Jerome Robbins at 100, and After, by Julia Foulkes
Julia Foulkes is the curator of the exhibit Voice of My City: Jerome Robbins and New York, opening on September 26. Her book, A Place For Us, discusses the historic placement of the stage musical and film West Side Story in New York City during a time of urban renewal. It also frames the musical in the American and global landscape, transcending feelings of mistrust during the Cold War through its universal themes.
Jerome Robbins saved everything. Or so it seems. The Jerome Robbins Dance Division holds a voluminous amount of his correspondence, notes, contracts, bills, diaries, sketches, paintings, awards, photographs, and film footage that record an extraordinary life of expression and accomplishment. When invited to mount an exhibition in honor of the 100th anniversary of Robbins’ birth, on October 11, 1918, I was thrilled—and dismayed. Where to begin? What might help me choose items for display from so many possibilities?
A specific theme helped. The exhibition examines Robbins’ relationship with New York, his home and his muse. The city served as a laboratory for Robbins, where he observed people, buildings, traffic—how movement in space could carry meaning and beauty. His keen attentiveness to the world around him came through in acute staged portrayals of the city ranging from the Broadway and Hollywood hit West Side Story to the ballet Glass Pieces. Showcasing creative works with ties to New York was an obvious goal.

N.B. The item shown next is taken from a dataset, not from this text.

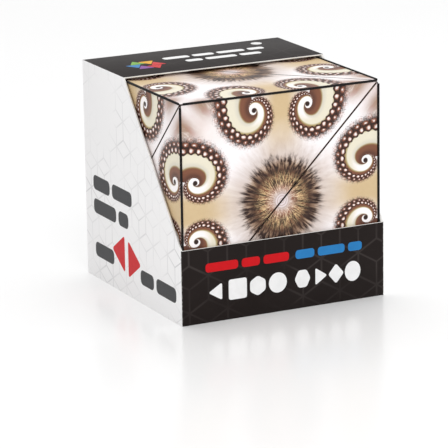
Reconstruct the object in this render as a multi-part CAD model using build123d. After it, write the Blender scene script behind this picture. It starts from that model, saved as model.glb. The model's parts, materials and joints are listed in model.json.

Beyond artworks to feature, though, I was eager to formulate principles that might also guide me in knitting together a long, prolific, and complicated life. I started with the assumption that although Robbins is a superstar in dance, many people might not know him at all. He died 20 years ago and choreographers are less likely to be remembered than composers or actors. Leonard Bernstein, for instance—also 100 this year—has far wider name recognition even though some of Bernstein’s greatest hits were created in collaboration with Robbins, such as Fancy Free and West Side Story. The challenge would be to introduce people to Robbins who might not know him and also show other sides to him for those who may have known him or his choreographic work well.
Which brought up another question: what does it mean to know someone only through his ballets, either by watching them or dancing in them? Increasingly, this is the primary way that we know Robbins. It seemed worthwhile, then, to try to show how these artworks emerged both from a particular person and a particular time and place. Fancy Free, Robbins’ break-out ballet of 1944, for example, came about because of his determination to choreograph an "American" ballet and his witnessing of the constant presence of sailors in the midst of World War II. So the exhibition gives a viewer a chance to see New York in the 1940s—primarily through photographs of where Robbins resided at particular moments in his life—and then trace how Robbins took the ubiquity of sailors around him to write an outline of a story, argue back-and-forth in letters with Bernstein about the music and Oliver Smith about the stage design, and dance in the ballet. The rare footage of Robbins dancing a solo in Fancy Free is then paired side-by-side with a later rendition of that same solo, danced by Christopher d’Amboise in 1981. We see the original and what made it—and then we see what changes and stays the same in how the ballet lives on. This is New York during World War II but also a story of camaraderie and competition among friends—one that has only become even more virtuosic as balletic technique has changed since the time it was created.
Finally, I saw the exhibition not just as an opportunity to praise Robbins—although there is much to praise—but to open up the city around us to his practice of turning living into creating. What might we create after observing how people spend their time in Central Park? (Footage of which is featured in the exhibition.) When a building that we lived in is razed for a new high rise, how might that experience become the setting for a story of young love? (West Side Story: Shakespeare’s Romeo and Juliet in the age of urban renewal.) What kind of movement and relations could be staged if inspired by the situation of all our friends living on the same block in the city, mingling social and artistic ambitions and anxieties? (See Interplay.)
Robbins was a consummate artist but he was also a tortured man, bedeviled by doubts and insecurities—these are on display in the exhibition as well. Even starting in his childhood, with an exacting mother, Robbins questioned his purpose, his abilities, and his place in the world. Being Jewish and sexually attracted to men only exacerbated these anxieties. While this constant questioning and pursuit of excellence may have fueled his ambition and talent, it also caused conflict with others.
It is hard to recommend him as a model to follow, given the pain he endured and inflicted. The point, then, is to focus not on just who he was and what he made—but on what he inspires. May we go out into the city around us with the same curiosity and attention and make something of it.